“We’ve been a franchisee of OrderUp for the last few years,” said Mike Rolland, Mile High Menus’ founder.
“If someone uses OrderUp in San Diego or Baltimore and they come to Denver, they’re used to that brand,” Rolland said. “Having one national brand is an advantage.”
Rolland, 28, started his first food delivery site while he was a student at Indiana University in 2005. In 2007, his brother launched a similar site in Boulder. Rolland moved to Denver to open Mile High Menus here in 2011.
“We were able to support ourselves here off the success of our college-town sites,” he said. “It costs between $250,000 and $350,000 in the first two years to get this off the ground, and in Denver it took us four years to reach the break-even point.”
OrderUp Denver serves about 170 restaurants across the region, which pay the company 10 to 25 percent of an order’s subtotal to use the online ordering platform, Rolland said.
Restaurants can use one of OrderUp’s contract drivers for deliveries or use their own.
OrderUp Denver’s core business still comes from college kids but has also expanded off campus.

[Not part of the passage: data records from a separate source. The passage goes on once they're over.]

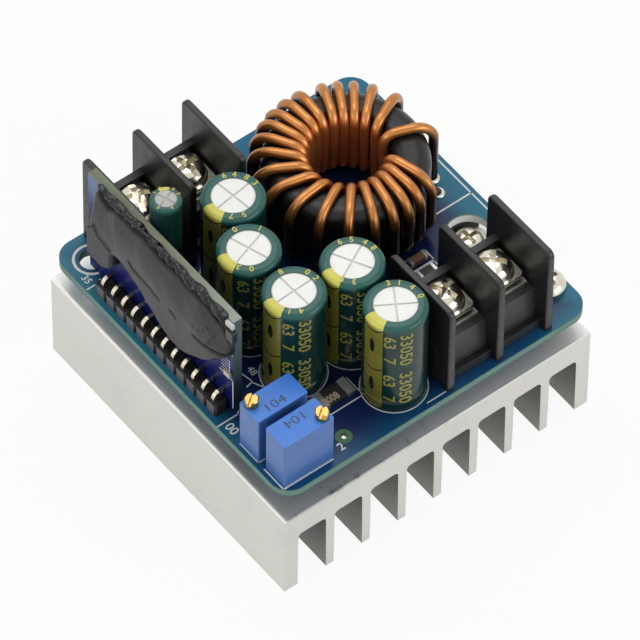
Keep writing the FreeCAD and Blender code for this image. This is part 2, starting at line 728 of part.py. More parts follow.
def terminal_block(x0, y0, name):
    global screw_tally
    profile = [(block_foot_y, 0), (block_foot_y, block_foot_h), (block_face_y, block_foot_h),
               (block_face_top_y, ledge_z), (rim_y, ledge_z), (rim_y, rim_z), (rim_y + rim_t, rim_z), (rim_y + rim_t, 0)]
    pieces = [prism([V(x0, y0 + y, top_z + z) for y, z in profile], V(block_w, 0, 0))]
    for i in range(bay_count + 1):
        x = x0 + i * bay_pitch
        draft = (wall_t - wall_top_t) / 2
        wall_top = top_z + wall_h
        wall = prism([V(x, y0, top_z), V(x + wall_t, y0, top_z), V(x + wall_t - draft, y0, wall_top),
                      V(x + draft, y0, wall_top)], V(0, block_l, 0))
        wall = wall.makeFillet(wall_corner_r, edges_along(wall, ACROSS, lambda c: c.z > wall_top - 0.01))
        sides = [e for e in wall.Edges if e.CenterOfMass.z > top_z + 1 and abs(e.CenterOfMass.x - x - wall_t / 2) > 0.1]
        pieces.append(wall.makeFillet(wall_edge_r, sides))
    body = join(pieces)
    tools = []
    for i in range(bay_count):
        screw_tally += 1
        x = x0 + wall_t + (bay_pitch - wall_t) / 2 + i * bay_pitch
        y = y0 + screw_y
        tools.append(rod(x, y, top_z + well_floor, top_z + ledge_z, term_screw_r + well_gap))
        strip = box(x - strip_w / 2, x + strip_w / 2, y0 + strip_front, y0 + rim_y - strip_gap,
                    top_z + ledge_z, top_z + ledge_z + strip_t)
        strip = strip.cut(rod(x, y, top_z + ledge_z, top_z + ledge_z + strip_t, term_screw_r + term_bore_gap))
        for side in (-1, 1):
            leg_x = x + side * strip_leg_x
            leg_y = y0 + strip_leg_y
            leg = box(leg_x - strip_leg_t / 2, leg_x + strip_leg_t / 2, leg_y - strip_leg_w / 2, leg_y + strip_leg_w / 2,
                      board_z - pin_out, top_z + ledge_z)
            strip = strip.fuse(leg)
            tools.append(box(leg_x - strip_leg_t / 2, leg_x + strip_leg_t / 2, leg_y - strip_leg_w / 2,
                             leg_y + strip_leg_w / 2, top_z, top_z + ledge_z))
            board_holes.append((leg_x, leg_y, math.hypot(strip_leg_t, strip_leg_w) / 2 + lead_gap))
        contacts.append(strip.removeSplitter())
        plate = box(x - clamp_w / 2, x + clamp_w / 2, y - clamp_l / 2, y + clamp_l / 2,
                    top_z + clamp_seat, top_z + clamp_seat + clamp_t)
        plate = plate.makeFillet(clamp_corner_r, edges_along(plate, UP, lambda c: True))
        boss = Part.makeCone(clamp_boss_r, clamp_boss_r - clamp_boss_h, clamp_boss_h, V(x, y, top_z + clamp_seat + clamp_t), UP)
        plate = join([plate, boss]).cut(rod(x, y, top_z + clamp_seat, top_z + clamp_top, term_screw_r + term_bore_gap))
        save("clamp_plate_%d" % screw_tally, [plate])
        screw = pan_screw(x, y, top_z + clamp_top, term_head_r, term_head_h, term_screw_r, term_screw_l,
                          term_recess_arm, term_recess_w, term_recess_depth, term_slot_depth,
                          term_head_angle * screw_tally)
        save("terminal_screw_%d" % screw_tally, [screw])
    save(name, [cut_all(body, tools)])


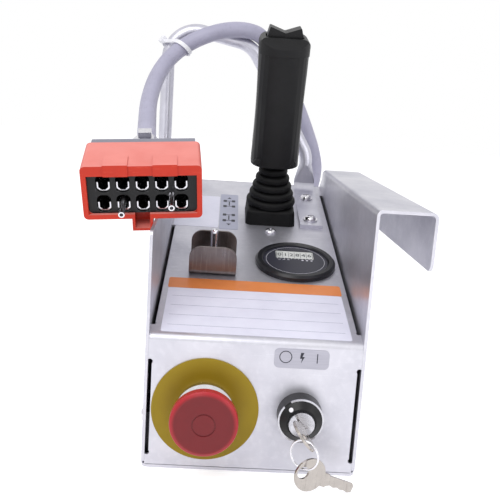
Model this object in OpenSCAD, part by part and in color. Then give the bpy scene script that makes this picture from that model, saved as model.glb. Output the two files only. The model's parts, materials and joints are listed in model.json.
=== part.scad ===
// Platform control box for a scissor lift.
// A folded sheet-metal housing with a sloped panel carries a joystick, a guarded toggle
// switch, an hour meter, an emergency stop and a key switch. A hook on the right side
// plate hangs the box on a guard rail, and a bent bar protects the joystick.
// X runs to the right, Y from the front face to the rear and Z up. The origin is the
// middle of the underside of the base plate. Lengths are millimetres, angles degrees.

/* [Housing] */
// Clear width between the side plates
inner_w = 134; // [128:1:150]
// Depth from the front face to the rear face
depth = 276; // [272:1:300]
// Thickness of the sheet metal
sheet_t = 2; // [1.5:0.1:2.2]
// Height of the corner where the front meets the sloped panel
front_h = 89; // [87:1:96]
// Slope of the top panel
panel_slope = 14; // [12:0.5:15]
// Outer radius of the sheet bends
bend_r = 5; // [4:0.5:6]
// Height of the side plates
side_h = 175; // [172:1:190]
// Height of the left side plate at its front corner
left_front_h = 154; // [140:1:155]
// Width of the hook on the right side plate
hook_w = 36; // [30:1:50]
// Drop of the hook's lip
hook_drop = 37; // [25:1:50]
// Length of the hook along the side plate
hook_l = 262; // [200:1:264]

/* [Emergency stop] */
// Distance of the button's centre to the left of the middle
stop_x = 30; // [28:0.5:32]
// Height of the button's centre
stop_z = 41.5; // [40:0.5:44]
// Radius of the backing disc
stop_disc_r = 34; // [30:0.5:34]
// Radius of the mushroom head
stop_cap_r = 21; // [17:0.5:22]
// Travel of the button
stop_travel = 5; // [3:0.5:5.5]

/* [Key switch] */
// Distance of the lock to the right of the middle
lock_x = 30; // [29:0.5:32]
// Height of the lock
lock_z = 41.5; // [40:0.5:43]
// Radius of the bezel at its foot
lock_bezel_r = 14.4; // [13.8:0.1:15]
// Radius of the lock cylinder
lock_r = 8; // [7.4:0.1:8.4]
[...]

“Especially in Denver, it’s evolved into singles, young families and professionals, anyone in the age range of 18 to 40,” Rolland said.
The company’s competitors include delivery services like GrubHub and Eat24, Rolland said. But where competitors focus on larger cities, OrderUp is targeting areas on the outskirts of metropolitan areas, like Broomfield.
“We haven’t even scratched the surface in Thornton, Northglenn or Aurora,” Rolland said.